We Have Not Even Sent the Paperwork Back & We Have Drama

bytheblood

DIS Legend
Joined
Feb 21, 2004
Messages
17,343
Warning: I am ranting a bit :mad:


I am sure some of you will remember all of the questions I had about DVC from December up until....well, now. :laughing:

We have not even mailed the paperwork back to Disney and we have drama that I would have never suspected. I am sure some of you remember that before I asked questions about my own DVC that I mentioned we were going in December 2011 on a friends points. The plan was for us to rent points for a 2 bedroom villa at AKV Kidani. The logistics were to be me and my husband in the master bedroom, my daughter in the living area and my in-laws in the 2nd bedroom. My husband and I were paying the price for the 1-bedroom villa and my in-laws were to pay only for the additional cost for the 2nd room.
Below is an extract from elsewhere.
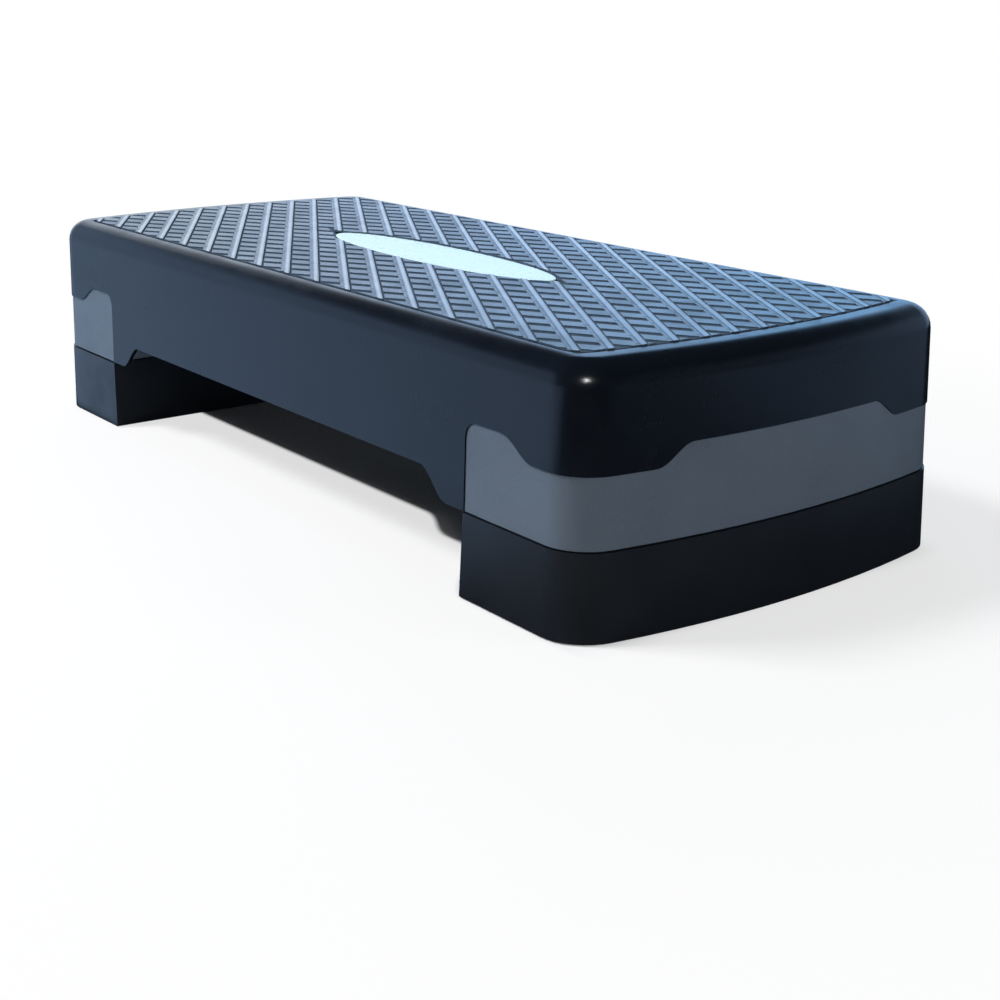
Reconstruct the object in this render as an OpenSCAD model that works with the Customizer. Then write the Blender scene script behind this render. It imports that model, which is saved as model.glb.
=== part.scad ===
// Aerobic step platform: a wave-edged deck shell on two end blocks, with two lift-off foot risers.
// X runs along the platform, Y across it, Z up. The origin is on the floor, under the middle.

/* [Overall] */
// Length over both bulged ends, at the floor
length = 680; // [600:10:900]
// Width over the long sides, at the floor
width = 290; // [260:5:360]
// Height of one foot riser
foot_h = 50; // [40:1:80]
// Height of the deck on its end blocks, without the foot risers
deck_unit_h = 100; // [85:1:130]
// How far each end bulges beyond a straight line
end_bulge = 16; // [8:1:24]
// Radius of the upright corners at the floor
corner_r = 30; // [28:1:40]
// Draft of all outer walls, in degrees
draft = 2; // [1:0.25:2.5]

/* [Deck] */
// Wall and top thickness of the deck
deck_wall = 3; // [2.5:0.5:4]
// Radius of the rounded top edge
top_r = 15; // [10:1:18]
// Height of the skirt's lower edge below the deck top
skirt_h = 58.7; // [45:1:65]
// Height of the arch's crown below the deck top
arch_drop = 81; // [70:1:90]
// Distance from the end block's inner face to the crown of the arch
arch_in = 43; // [30:1:90]
// Length of the arch's S-shaped flank
arch_run = 26; // [18:1:40]
// Depth of the ribs under the deck
deck_rib_h = 22; // [12:1:30]
// Spacing of the cross ribs under the deck
deck_rib_pitch = 75; // [60:1:110]
// Long ribs under the deck on each side of the middle one
long_ribs = 2; // [1:1:3]

/* [Tread] */
// Distance from the long side to the edge groove
field_side = 22.5; // [20:0.5:30]
// Distance from the bulged end to the edge groove
field_end = 29; // [24:0.5:40]
// Corner radius of the tread field
field_r = 13; // [8:1:18]
// Width of the edge groove
groove_w = 1.8; // [1:0.1:3]
// Depth of the edge groove
groove_d = 1; // [0.5:0.1:1.5]
// Spacing of the diagonal tread bars, measured square to them
bar_pitch = 18.6; // [12:0.2:30]
// Width of a tread bar
bar_w = 3.6; // [2:0.1:6]
// Height of a tread bar above the deck
bar_h = 0.8; // [0.4:0.1:1.5]
// Angle of the tread bars to the long side, in degrees
bar_angle = 30.5; // [20:0.5:45]

/* [Badge] */
// Length of the oval badge
badge_l = 252; // [180:1:280]
// Width of the oval badge
badge_w = 54; // [40:1:70]
// Thickness of the badge, which is also the depth of its recess
badge_t = 1; // [0.6:0.1:1.5]
// Gap round the badge in its recess
badge_gap = 0.4; // [0.2:0.1:0.8]
// Length of the recess from point to point
recess_l = 276; // [262:1:300]

/* [End blocks] */
// Wall thickness of the end blocks and the foot risers
block_wall = 3; // [2.5:0.5:4]
// Length of an end block, from its bulge to its inner face
block_l = 111; // [95:1:125]
// How far the end block's outer face lies inside the deck's
block_step = 0.8; // [0:0.1:1.5]
// Height of the wave tabs above the skirt's lower edge
wave_h = 11.8; // [6:0.5:16]
// Length of the level top of the wave tab on the long side
wave_top = 31; // [20:1:45]
// Length of the S-shaped flank of the wave on the long side
wave_run = 28; // [16:1:36]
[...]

Well, my husband I decided last week that we would move forward and buy into DVC. My in-laws found out at last Saturday and all of the sudden they think they are going to Disney for free. We told them that the price would stay the same as it would have been through my friend, though we are paying a higher price for the points than she did. We did not buy in at a high number of points; therefore we are banking, using and borrowing almost 3 years worth of points for this trip and they want it for free because we now own Disney timeshare.

My husband explained to them (his parents) that we would ask anybody who uses our points to pay for them because it is limiting the number of vacations we can take and we are still paying for the timeshare and dues. They feel that because they are family it should be free to them.

They own several timeshares (not Disney) and have never offered us a free vacation nor have they ever given their vacations to anybody else in the family to use.

My husband also explained to them that if they were to pay out-of-pocket for a studio it would be 3x the amount and a savanna room would be 4.5x the amount. They have not said anything else, but are acting like we are ripping them off.

Has anybody else ran into this and what was your resolution to the whole thing.
 
The most important thing is that your husband is the one talking to his parents. That's the standing rule in our marriage: when we have to have a difficult conversation with one of my folks, it's my job. When we have to have such a conversation with her folks, that's her job.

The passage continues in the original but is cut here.